Due to this increase in online sales and fundamental change in where and how consumers shop, many retailers are outgrowing the traditional supply chain infrastructure and rethinking fulfillment. Retailers must evaluate many new factors. In addition to scheduled weekly store deliveries of pallets and cases, they must factor in split-case picking, item-level touches and multi-line item sortation to fulfill fluctuating volumes of online orders that frequently require delivery to consumers within 24 hours.
Take these challenges and compound them with the emergence of mobile commerce, or “smartphone shopping.” The instant gratification culture that has taken over with the growth of mobile has put a greater burden on the retail supply chain to deliver more products faster, quite literally from mobile device to doorstep in a matter of hours, not days. The distribution center is now the store.
The ‘new breed’ of retail e-commerce consumer expects a lot more in addition to competitive prices. They require cross-channel services such as “click-and-collect” and “order-to-deliver” wider online SKU offerings in-store kiosks; consistent brand experience across the brick and mortar and online storefronts; order accuracy; fast and free delivery; free returns through any channel; and a mobile retail site.
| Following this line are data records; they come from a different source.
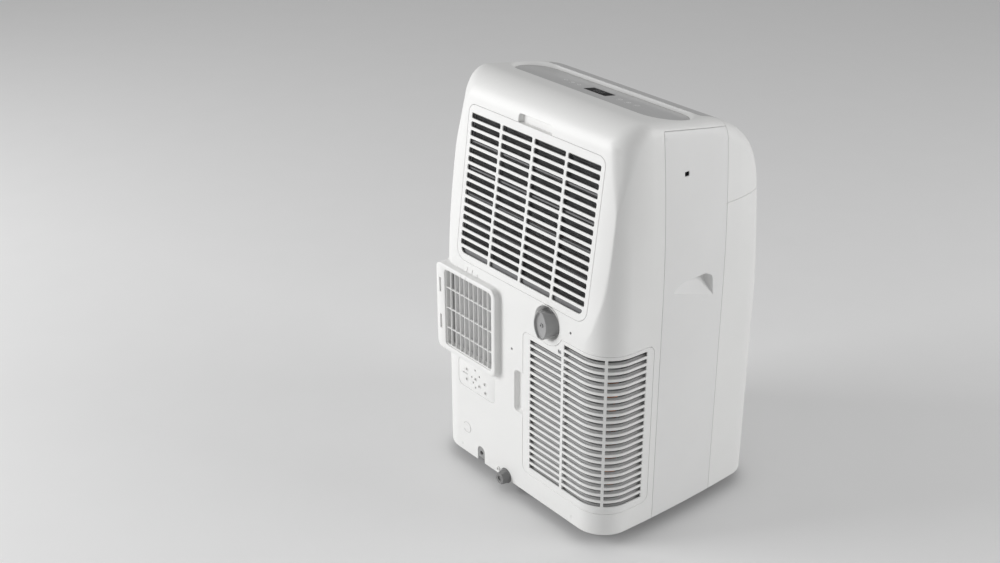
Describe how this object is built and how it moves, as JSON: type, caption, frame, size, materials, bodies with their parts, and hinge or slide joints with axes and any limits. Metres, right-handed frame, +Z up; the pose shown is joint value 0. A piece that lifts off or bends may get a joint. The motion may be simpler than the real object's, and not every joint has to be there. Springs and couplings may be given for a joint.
{
  "type": "portable air conditioner",
  "caption": "Portable air conditioner casing on swivel casters, with opening rear grilles, exhaust outlet, louvre, drains and the cooling circuit inside.",
  "frame": {"origin": "on the floor, under the middle of the object's overall box", "axes": "+Z up, +Y towards the rear with the exhaust outlet, -Y towards the front with the louvre, +X and -X the two sides"},
  "size_m": [0.467, 0.413, 0.765],
  "materials": {
    "white_plastic": "fine satin texture",
    "side_plastic": "fine satin texture",
    "control_plastic": "smooth satin",
    "dark_plastic": "matt",
    "knob_plastic": "fine satin texture",
    "display_black": "gloss",
    "circuit_board": "satin",
    "filter_mesh": "woven mesh in a frame",
    "plug_rubber": "matt",
    "wheel_rubber": "matt",
    "black_steel": "satin paint",
    "fin_aluminium": "thin stamped fins",
    "pipe_copper": "drawn tube",
    "screw_steel": "zinc plated"
  },
  "bodies": {
    "root": {"rear_shell": "white_plastic", "side_panel_left": "side_plastic", "side_panel_right": "side_plastic", "front_panel": "white_plastic", "outlet_surround": "white_plastic", "base_tray": "dark_plastic", "control_panel": "control_plastic", "display_lens": "display_black", "control_board": "circuit_board", "sensor_window": "display_black", "exhaust_outlet": "white_plastic", "exhaust_grid": "white_plastic", "exhaust_screen": "control_plastic", "plug_holder": "white_plastic", "drain_socket": "white_plastic", "drain_spout": "dark_plastic", "cord_grommet": "dark_plastic", "case_screws": "screw_steel", "evaporator_coil": "fin_aluminium", "condenser_coil": "fin_aluminium", "compressor": "black_steel", "compressor_feet": "plug_rubber", "accumulator": "black_steel", "refrigerant_pipes": "pipe_copper", "evaporator_scroll": "white_plastic", "evaporator_motor": "black_steel", "condenser_scroll": "white_plastic", "condenser_motor": "black_steel", "drip_tray": "white_plastic", "outlet_duct": "white_plastic", "capacitor_box": "control_plastic", "plug_tether": "white_plastic"},
    "upper_grille": {"upper_grille": "white_plastic", "upper_filter": "filter_mesh"},
    "lower_grille": {"lower_grille": "white_plastic", "lower_filter": "filter_mesh", "grille_screw": "screw_steel"},
    "louvre": {"louvre": "control_plastic"},
    "vane_1": {"vane_1": "dark_plastic"},
    "vane_2": {"vane_2": "dark_plastic"},
    "vane_3": {"vane_3": "dark_plastic"},
    "vane_4": {"vane_4": "dark_plastic"},
    "vane_link": {"vane_link": "dark_plastic"},
    "evaporator_fan": {"evaporator_fan": "dark_plastic", "evaporator_shaft": "screw_steel"},
    "condenser_fan": {"condenser_fan": "dark_plastic", "condenser_shaft": "screw_steel"},
    "drain_knob": {"drain_knob": "knob_plastic"},
    "drain_plug": {"drain_plug": "plug_rubber"},
    "caster_fork_1": {"caster_fork_1": "black_steel"},
    "caster_wheel_1": {"caster_wheel_1": "wheel_rubber"},
    "caster_fork_2": {"caster_fork_2": "black_steel"},
    "caster_wheel_2": {"caster_wheel_2": "wheel_rubber"},
    "caster_fork_3": {"caster_fork_3": "black_steel"},
    "caster_wheel_3": {"caster_wheel_3": "wheel_rubber"},
    "caster_fork_4": {"caster_fork_4": "black_steel"},
    "caster_wheel_4": {"caster_wheel_4": "wheel_rubber"}
  },
  "joints": [
    {"name": "upper_grille_tilt", "type": "hinge", "parent": "root", "child": "upper_grille", "pos_m": [0, 0.1853, 0.43082], "axis": [-1, 0, 0], "range_deg": [0, 30]},
    {"name": "lower_grille_swing", "type": "hinge", "parent": "root", "child": "lower_grille", "pos_m": [-0.2302, 0.0865, 0.223], "axis": [0, 0, 1], "range_deg": [0, 40]},
    {"name": "louvre_swing", "type": "hinge", "parent": "root", "child": "louvre", "pos_m": [0, -0.056, 0.7345], "axis": [-1, 0, 0], "range_deg": [0, 70]},
    {"name": "vane_1_swing", "type": "hinge", "parent": "root", "child": "vane_1", "pos_m": [-0.12, -0.018, 0.67], "axis": [0, 0, 1], "range_deg": [-30, 30]},
    {"name": "vane_2_swing", "type": "hinge", "parent": "root", "child": "vane_2", "pos_m": [-0.04, -0.018, 0.67], "axis": [0, 0, 1], "range_deg": [-30, 30]},
    {"name": "vane_3_swing", "type": "hinge", "parent": "root", "child": "vane_3", "pos_m": [0.04, -0.018, 0.67], "axis": [0, 0, 1], "range_deg": [-30, 30]},
    {"name": "vane_4_swing", "type": "hinge", "parent": "root", "child": "vane_4", "pos_m": [0.12, -0.018, 0.67], "axis": [0, 0, 1], "range_deg": [-30, 30]},
    {"name": "vane_link_pivot", "type": "hinge", "parent": "vane_1", "child": "vane_link", "pos_m": [-0.12, -0.042, 0.6975], "axis": [0, 0, 1], "range_deg": [-30, 30]},
    {"name": "evaporator_fan_spin", "type": "hinge", "parent": "root", "child": "evaporator_fan", "pos_m": [0, 0.004, 0.532], "axis": [0, 1, 0], "continuous": true},
    {"name": "condenser_fan_spin", "type": "hinge", "parent": "root", "child": "condenser_fan", "pos_m": [0.112, 0.032, 0.29], "axis": [1, 0, 0], "continuous": true},
    {"name": "drain_knob_turn", "type": "hinge", "parent": "root", "child": "drain_knob", "pos_m": [-0.0815, 0.192, 0.3965], "axis": [0, 1, 0], "range_deg": [0, 90]},
    {"name": "drain_plug_pull", "type": "slide", "parent": "root", "child": "drain_plug", "axis": [0, 1, 0], "range_m": [0, 0.025]},
    {"name": "caster_1_swivel", "type": "hinge", "parent": "root", "child": "caster_fork_1", "pos_m": [0.168, 0.126, 0.06], "axis": [0, 0, 1], "continuous": true},
    {"name": "caster_1_roll", "type": "hinge", "parent": "caster_fork_1", "child": "caster_wheel_1", "pos_m": [0.168, 0.112, 0.019], "axis": [1, 0, 0], "continuous": true},
    {"name": "caster_2_swivel", "type": "hinge", "parent": "root", "child": "caster_fork_2", "pos_m": [-0.168, 0.126, 0.06], "axis": [0, 0, 1], "continuous": true},
    {"name": "caster_2_roll", "type": "hinge", "parent": "caster_fork_2", "child": "caster_wheel_2", "pos_m": [-0.168, 0.112, 0.019], "axis": [1, 0, 0], "continuous": true},
    {"name": "caster_3_swivel", "type": "hinge", "parent": "root", "child": "caster_fork_3", "pos_m": [0.168, -0.142, 0.06], "axis": [0, 0, 1], "continuous": true},
    {"name": "caster_3_roll", "type": "hinge", "parent": "caster_fork_3", "child": "caster_wheel_3", "pos_m": [0.168, -0.128, 0.019], "axis": [1, 0, 0], "continuous": true},
    {"name": "caster_4_swivel", "type": "hinge", "parent": "root", "child": "caster_fork_4", "pos_m": [-0.168, -0.142, 0.06], "axis": [0, 0, 1], "continuous": true},
    {"name": "caster_4_roll", "type": "hinge", "parent": "caster_fork_4", "child": "caster_wheel_4", "pos_m": [-0.168, -0.128, 0.019], "axis": [1, 0, 0], "continuous": true}
  ],
  "couplings": [
    {"joint": "vane_2_swing", "follows": "vane_1_swing", "ratio": 1},
    {"joint": "vane_3_swing", "follows": "vane_1_swing", "ratio": 1},
    {"joint": "vane_4_swing", "follows": "vane_1_swing", "ratio": 1},
    {"joint": "vane_link_pivot", "follows": "vane_1_swing", "ratio": -1}
  ]
}
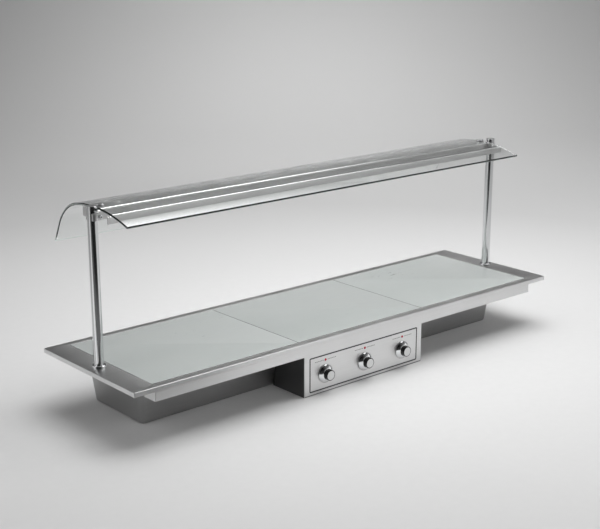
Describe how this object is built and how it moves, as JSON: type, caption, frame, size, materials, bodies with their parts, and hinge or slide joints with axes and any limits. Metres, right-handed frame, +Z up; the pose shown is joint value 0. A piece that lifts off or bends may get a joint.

Fulfillment for e-commerce
When consumer needs are compared to the challenges of distribution in an e-commerce environment, there are significant obstacles for fulfillment. These include:
a) Large SKU counts with a very long, slow-moving tail;
b) High and unpredictable growth;
c) High penalty for poor performance resulting in potential brand damage;
d) Uncertain business terrain that demands flexible and adaptive solutions;
e) Demand for real-time and accurate inventory visibility;
f) Small number of orderlines per order;
g) High returns from end customer; and
h) Extreme peak season volumes.
The challenge with the e-commerce fulfillment process relates to having the right systems in place to dynamically process orders for e-commerce channels, versus historical store re-stocking fulfillment. Within e-commerce, where unpredictability is a constant factor, flexibility in the supply chain becomes critical. Retailers can gain flexibility by implementing the right system, one that can support the fluidity that e-commerce cross-channel services require.
Leveraging new dimensions for fulfillment
E-commerce fulfillment is fundamentally a piece-pick operation, which is historically a hands-on procedure. The right automation will minimize manual touch, resulting in more accurate orders, improved ergonomics, reduced labor costs and travel time, decreased returns and saved space by operating in a smaller footprint.
The gold standard of flexibility for any e-commerce business is to be able to easily increase fulfillment throughput and SKU density over time in a capital-efficient manner. Such an automated order fulfillment system should be able to scale seamlessly with a business year after year.
The age of data
The emerging solution for efficient and timely e-commerce order fulfillment is one based on an integrated warehouse management system driving an automated storage and retrieval system, married in the end to efficient goods-to-person piece picking technology. Systems using fast shuttle or robotic bin technology can ensure that real time inventory is always accurate so that when customers place orders, confirmations of the pick and pack process can be provided back to the consumer in less than 30 minutes. The result has been the emergence of new retail supply chains that are consumer-focused rather than product-focused.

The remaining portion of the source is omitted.